#### What this task involves
Go through the listing and copy every line word for word.

#### Information supplied

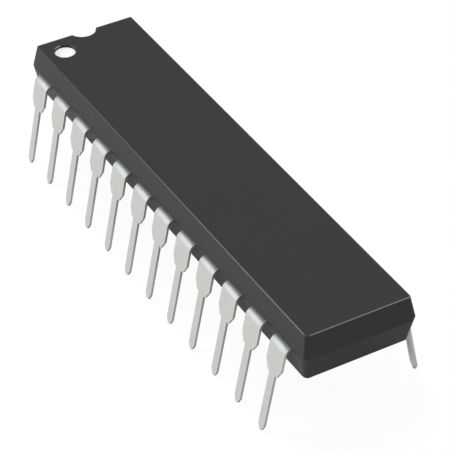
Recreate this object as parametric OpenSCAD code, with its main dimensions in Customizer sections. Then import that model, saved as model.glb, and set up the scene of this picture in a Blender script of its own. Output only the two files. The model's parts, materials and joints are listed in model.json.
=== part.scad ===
// Dual in-line integrated circuit: a moulded epoxy package with two rows of
// sheet-metal leads, which run inside it to a chip on a sunk pad.
// Millimetres. X runs along the package with the notch at -X, Z is up, and the
// origin is the middle of the plane that the lead tips stand on.

/* [Package] */
// Height of the moulding above the parting line
cover_height = 1.48; // [1.3:0.01:1.9]
// Height of the moulding below the parting line
base_height = 1.46; // [1.3:0.01:1.9]
// Width across the long sides at the parting line
body_width = 7; // [6.6:0.05:7.6]
// From the last lead's centre to the end of the body
end_margin = 1.97; // [1.5:0.01:2.4]
// Draft of the mould's walls in degrees
draft = 10; // [5:0.5:12]
// Radius of the upright corners above the parting line
cover_corner = 0.18; // [0.05:0.01:0.6]
// Radius of the upright corners below the parting line
base_corner = 0.38; // [0.2:0.01:0.6]
// Radius of the worn edge round the top and bottom faces
edge_radius = 0.07; // [0.02:0.01:0.12]
// Radius of the worn rim of the notch and the dimple
rim_radius = 0.03; // [0.01:0.01:0.06]
// Height of the upright band along the parting line
parting_band = 0.1; // [0.04:0.01:0.2]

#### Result
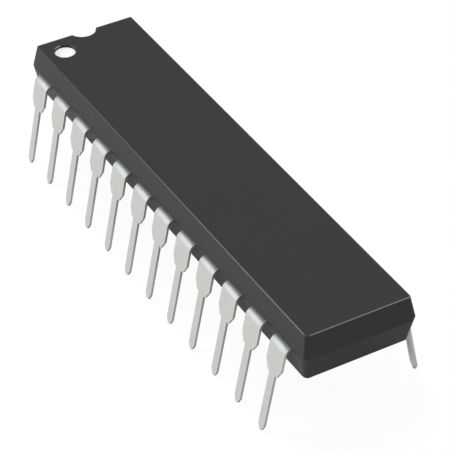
Recreate this object as parametric OpenSCAD code, with its main dimensions in Customizer sections. Then import that model, saved as model.glb, and set up the scene of this picture in a Blender script of its own. Output only the two files. The model's parts, materials and joints are listed in model.json.
=== part.scad ===
// Dual in-line integrated circuit: a moulded epoxy package with two rows of
// sheet-metal leads, which run inside it to a chip on a sunk pad.
// Millimetres. X runs along the package with the notch at -X, Z is up, and the
// origin is the middle of the plane that the lead tips stand on.

/* [Package] */
// Height of the moulding above the parting line
cover_height = 1.48; // [1.3:0.01:1.9]
// Height of the moulding below the parting line
base_height = 1.46; // [1.3:0.01:1.9]
// Width across the long sides at the parting line
body_width = 7; // [6.6:0.05:7.6]
// From the last lead's centre to the end of the body
end_margin = 1.97; // [1.5:0.01:2.4]
// Draft of the mould's walls in degrees
draft = 10; // [5:0.5:12]
// Radius of the upright corners above the parting line
cover_corner = 0.18; // [0.05:0.01:0.6]
// Radius of the upright corners below the parting line
base_corner = 0.38; // [0.2:0.01:0.6]
// Radius of the worn edge round the top and bottom faces
edge_radius = 0.07; // [0.02:0.01:0.12]
// Radius of the worn rim of the notch and the dimple
rim_radius = 0.03; // [0.01:0.01:0.06]
// Height of the upright band along the parting line
parting_band = 0.1; // [0.04:0.01:0.2]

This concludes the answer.